With environmental disasters piling up and devastating communities, the science increasingly showing its incontrovertibility and our own impact on the planet that supports us becoming ever clearer, it became nigh-on impossible for even generalist investors to avoid alluding to incorporating some ESG methodology into their investment process. Sustainable fund launches were announced weekly and houses specializing in these funds were in the ascendency.

Fast forward to 2023 and the picture is very different. A cost-of-living crisis, war and the reversal of the growth-led equity market that dominated for a decade have all served to distort the narrative surrounding sustainability.

Admittedly at least some of the perceived shift is down to sustainability simply receiving less airtime; the majority of fund managers are still incorporating ESG factors into their processes, albeit with much less fanfare as this lens is so much more normalized.
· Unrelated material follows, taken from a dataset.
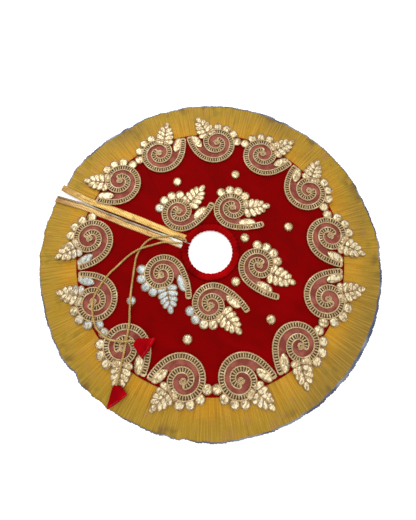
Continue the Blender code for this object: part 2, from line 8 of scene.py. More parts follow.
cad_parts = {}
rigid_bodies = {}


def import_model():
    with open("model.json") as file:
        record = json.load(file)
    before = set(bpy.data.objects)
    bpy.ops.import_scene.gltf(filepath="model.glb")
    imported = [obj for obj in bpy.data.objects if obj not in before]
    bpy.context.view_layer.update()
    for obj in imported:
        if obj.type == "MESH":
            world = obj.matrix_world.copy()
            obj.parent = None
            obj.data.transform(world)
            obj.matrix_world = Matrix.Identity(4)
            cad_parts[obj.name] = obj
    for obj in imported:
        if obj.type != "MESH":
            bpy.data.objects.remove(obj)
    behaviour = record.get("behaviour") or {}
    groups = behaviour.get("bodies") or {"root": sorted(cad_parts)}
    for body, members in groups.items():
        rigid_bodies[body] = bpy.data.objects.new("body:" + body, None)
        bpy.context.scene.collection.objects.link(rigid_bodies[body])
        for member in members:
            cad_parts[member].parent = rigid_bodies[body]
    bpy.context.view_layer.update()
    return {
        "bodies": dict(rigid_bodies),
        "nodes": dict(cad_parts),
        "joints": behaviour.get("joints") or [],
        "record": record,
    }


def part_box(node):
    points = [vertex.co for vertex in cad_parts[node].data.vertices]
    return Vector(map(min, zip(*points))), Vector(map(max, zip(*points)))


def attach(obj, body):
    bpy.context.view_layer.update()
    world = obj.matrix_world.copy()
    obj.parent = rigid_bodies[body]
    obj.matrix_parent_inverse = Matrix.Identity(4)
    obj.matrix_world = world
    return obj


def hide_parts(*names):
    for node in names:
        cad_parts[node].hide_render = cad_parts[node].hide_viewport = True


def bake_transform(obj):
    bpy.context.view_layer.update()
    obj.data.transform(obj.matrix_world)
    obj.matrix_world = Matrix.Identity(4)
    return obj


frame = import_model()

Further, the factors listed above demand a more immediate response due to their (at least in the popular imagination) more pressing nature. Sustainable stocks have also tended to fall into a more “growthy” profile, the kind that typically underperforms in an inflationary, high interest rate environment.

However, there has also been a shift in both the appetite for sustainability and the momentum behind it. As investors have faced a crunch in the value of their portfolios, including pensions, some will find that sustainability is less front-of-mind as their investment goals fall further away. Further, the long-acknowledged challenges of defining, applying and measuring sustainability have only become more apparent as a genuine solution has yet to be realized.

As a result, the pace of regulatory intervention has certainly slowed, with industry groups cautioning against further new regulatory requirements while these challenges are ironed out. Meanwhile, sustainable funds have seen outflows.

Yet, the issues that fuelled the charge towards sustainable investing remain. Only this year, record-breaking heatwaves have been recorded on almost every continent. Correspondingly, other countries have experienced unseasonal rainfall, a less-discussed but no less potent impact of climate change. Shareholder groups continue to pressure individual companies regarding their climate goals – with Glencore only this week coming under intense scrutiny.

While the pace of the sustainability revolution has slowed, innovation and evolution in the offerings available to investors continues. At the same time, work is being done by fund buyers and regulators to refine reporting and improve understanding among end investors. Sustainability remains a crucial aspect of the investing universe – albeit, not one dominating the news cycle at present.

In the investment trust universe, that innovation is especially evident. One example is Foresight Sustainable Forestry (FSF), which benefits from two separate valuation influences and also has iron-clad sustainability credentials in the form of its afforestation projects, amongst other biodiversity efforts committed as part of its land ownership.

Our analysts think this is an interesting time for the trust, saying in our most recent note:

“FSF has intriguing financial and sustainability attractions. The value that the managers have demonstrated they can unlock through finding good locations and completing the afforestation process is notable, and recent announcements of milestones achieved at a number of projects could see valuation uplifts in the upcoming NAVs.

“Additionally, the long-term supply and demand mismatch in the timber market is interesting, and could be a secular driver of returns.”